» **Problem**: Quote every line as given.
----
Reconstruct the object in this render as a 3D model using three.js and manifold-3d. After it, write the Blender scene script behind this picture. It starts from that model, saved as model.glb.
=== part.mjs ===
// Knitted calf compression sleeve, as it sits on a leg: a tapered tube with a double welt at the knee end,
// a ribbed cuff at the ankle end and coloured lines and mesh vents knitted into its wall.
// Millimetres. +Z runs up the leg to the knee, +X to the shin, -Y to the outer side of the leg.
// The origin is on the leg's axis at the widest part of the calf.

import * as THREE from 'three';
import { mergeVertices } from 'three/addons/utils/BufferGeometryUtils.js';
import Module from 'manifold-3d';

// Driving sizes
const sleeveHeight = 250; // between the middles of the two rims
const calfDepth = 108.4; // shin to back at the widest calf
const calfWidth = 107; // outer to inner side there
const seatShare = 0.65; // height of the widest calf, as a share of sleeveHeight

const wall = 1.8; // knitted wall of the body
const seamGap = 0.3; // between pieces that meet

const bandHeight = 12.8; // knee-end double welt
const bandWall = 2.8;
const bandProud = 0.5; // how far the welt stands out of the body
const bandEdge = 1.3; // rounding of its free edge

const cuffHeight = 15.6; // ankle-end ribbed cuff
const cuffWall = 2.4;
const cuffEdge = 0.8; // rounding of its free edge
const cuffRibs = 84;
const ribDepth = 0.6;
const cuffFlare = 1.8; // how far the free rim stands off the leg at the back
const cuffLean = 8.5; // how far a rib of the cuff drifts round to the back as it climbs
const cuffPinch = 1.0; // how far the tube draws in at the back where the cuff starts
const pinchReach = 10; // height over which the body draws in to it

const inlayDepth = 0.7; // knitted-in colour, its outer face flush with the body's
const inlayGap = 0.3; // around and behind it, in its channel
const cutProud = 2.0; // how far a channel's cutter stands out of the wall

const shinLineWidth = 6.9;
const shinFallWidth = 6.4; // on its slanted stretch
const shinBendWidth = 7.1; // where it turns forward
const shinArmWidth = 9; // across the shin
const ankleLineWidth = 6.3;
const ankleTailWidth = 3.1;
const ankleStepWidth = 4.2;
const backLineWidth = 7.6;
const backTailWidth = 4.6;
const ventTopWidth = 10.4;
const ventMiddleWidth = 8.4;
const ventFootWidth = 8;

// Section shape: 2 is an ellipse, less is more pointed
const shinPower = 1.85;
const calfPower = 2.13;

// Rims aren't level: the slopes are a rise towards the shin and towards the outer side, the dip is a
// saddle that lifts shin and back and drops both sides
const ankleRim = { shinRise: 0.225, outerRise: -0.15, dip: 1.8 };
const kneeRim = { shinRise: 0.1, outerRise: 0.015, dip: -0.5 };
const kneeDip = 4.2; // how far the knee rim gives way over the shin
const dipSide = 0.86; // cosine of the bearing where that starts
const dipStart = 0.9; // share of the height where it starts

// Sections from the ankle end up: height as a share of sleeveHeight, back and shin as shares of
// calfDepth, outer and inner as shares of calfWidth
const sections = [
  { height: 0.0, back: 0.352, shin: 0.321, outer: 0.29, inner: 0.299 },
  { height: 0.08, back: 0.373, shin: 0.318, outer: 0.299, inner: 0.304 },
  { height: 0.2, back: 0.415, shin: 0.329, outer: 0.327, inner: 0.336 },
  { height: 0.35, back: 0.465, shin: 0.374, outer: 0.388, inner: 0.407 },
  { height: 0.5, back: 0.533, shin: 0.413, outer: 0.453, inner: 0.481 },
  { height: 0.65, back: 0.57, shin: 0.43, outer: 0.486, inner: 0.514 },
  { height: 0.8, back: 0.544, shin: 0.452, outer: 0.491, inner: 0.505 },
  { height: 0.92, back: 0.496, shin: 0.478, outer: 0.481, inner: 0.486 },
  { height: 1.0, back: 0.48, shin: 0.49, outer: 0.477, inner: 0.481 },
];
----
» **Full output**:
Reconstruct the object in this render as a 3D model using three.js and manifold-3d. After it, write the Blender scene script behind this picture. It starts from that model, saved as model.glb.
=== part.mjs ===
// Knitted calf compression sleeve, as it sits on a leg: a tapered tube with a double welt at the knee end,
// a ribbed cuff at the ankle end and coloured lines and mesh vents knitted into its wall.
// Millimetres. +Z runs up the leg to the knee, +X to the shin, -Y to the outer side of the leg.
// The origin is on the leg's axis at the widest part of the calf.

import * as THREE from 'three';
import { mergeVertices } from 'three/addons/utils/BufferGeometryUtils.js';
import Module from 'manifold-3d';

// Driving sizes
const sleeveHeight = 250; // between the middles of the two rims
const calfDepth = 108.4; // shin to back at the widest calf
const calfWidth = 107; // outer to inner side there
const seatShare = 0.65; // height of the widest calf, as a share of sleeveHeight

const wall = 1.8; // knitted wall of the body
const seamGap = 0.3; // between pieces that meet

const bandHeight = 12.8; // knee-end double welt
const bandWall = 2.8;
const bandProud = 0.5; // how far the welt stands out of the body
const bandEdge = 1.3; // rounding of its free edge

const cuffHeight = 15.6; // ankle-end ribbed cuff
const cuffWall = 2.4;
const cuffEdge = 0.8; // rounding of its free edge
const cuffRibs = 84;
const ribDepth = 0.6;
const cuffFlare = 1.8; // how far the free rim stands off the leg at the back
const cuffLean = 8.5; // how far a rib of the cuff drifts round to the back as it climbs
const cuffPinch = 1.0; // how far the tube draws in at the back where the cuff starts
const pinchReach = 10; // height over which the body draws in to it

const inlayDepth = 0.7; // knitted-in colour, its outer face flush with the body's
const inlayGap = 0.3; // around and behind it, in its channel
const cutProud = 2.0; // how far a channel's cutter stands out of the wall

const shinLineWidth = 6.9;
const shinFallWidth = 6.4; // on its slanted stretch
const shinBendWidth = 7.1; // where it turns forward
const shinArmWidth = 9; // across the shin
const ankleLineWidth = 6.3;
const ankleTailWidth = 3.1;
const ankleStepWidth = 4.2;
const backLineWidth = 7.6;
const backTailWidth = 4.6;
const ventTopWidth = 10.4;
const ventMiddleWidth = 8.4;
const ventFootWidth = 8;

// Section shape: 2 is an ellipse, less is more pointed
const shinPower = 1.85;
const calfPower = 2.13;

// Rims aren't level: the slopes are a rise towards the shin and towards the outer side, the dip is a
// saddle that lifts shin and back and drops both sides
const ankleRim = { shinRise: 0.225, outerRise: -0.15, dip: 1.8 };
const kneeRim = { shinRise: 0.1, outerRise: 0.015, dip: -0.5 };
const kneeDip = 4.2; // how far the knee rim gives way over the shin
const dipSide = 0.86; // cosine of the bearing where that starts
const dipStart = 0.9; // share of the height where it starts

// Sections from the ankle end up: height as a share of sleeveHeight, back and shin as shares of
// calfDepth, outer and inner as shares of calfWidth
const sections = [
  { height: 0.0, back: 0.352, shin: 0.321, outer: 0.29, inner: 0.299 },
  { height: 0.08, back: 0.373, shin: 0.318, outer: 0.299, inner: 0.304 },
  { height: 0.2, back: 0.415, shin: 0.329, outer: 0.327, inner: 0.336 },
  { height: 0.35, back: 0.465, shin: 0.374, outer: 0.388, inner: 0.407 },
  { height: 0.5, back: 0.533, shin: 0.413, outer: 0.453, inner: 0.481 },
  { height: 0.65, back: 0.57, shin: 0.43, outer: 0.486, inner: 0.514 },
  { height: 0.8, back: 0.544, shin: 0.452, outer: 0.491, inner: 0.505 },
  { height: 0.92, back: 0.496, shin: 0.478, outer: 0.481, inner: 0.486 },
  { height: 1.0, back: 0.48, shin: 0.49, outer: 0.477, inner: 0.481 },
];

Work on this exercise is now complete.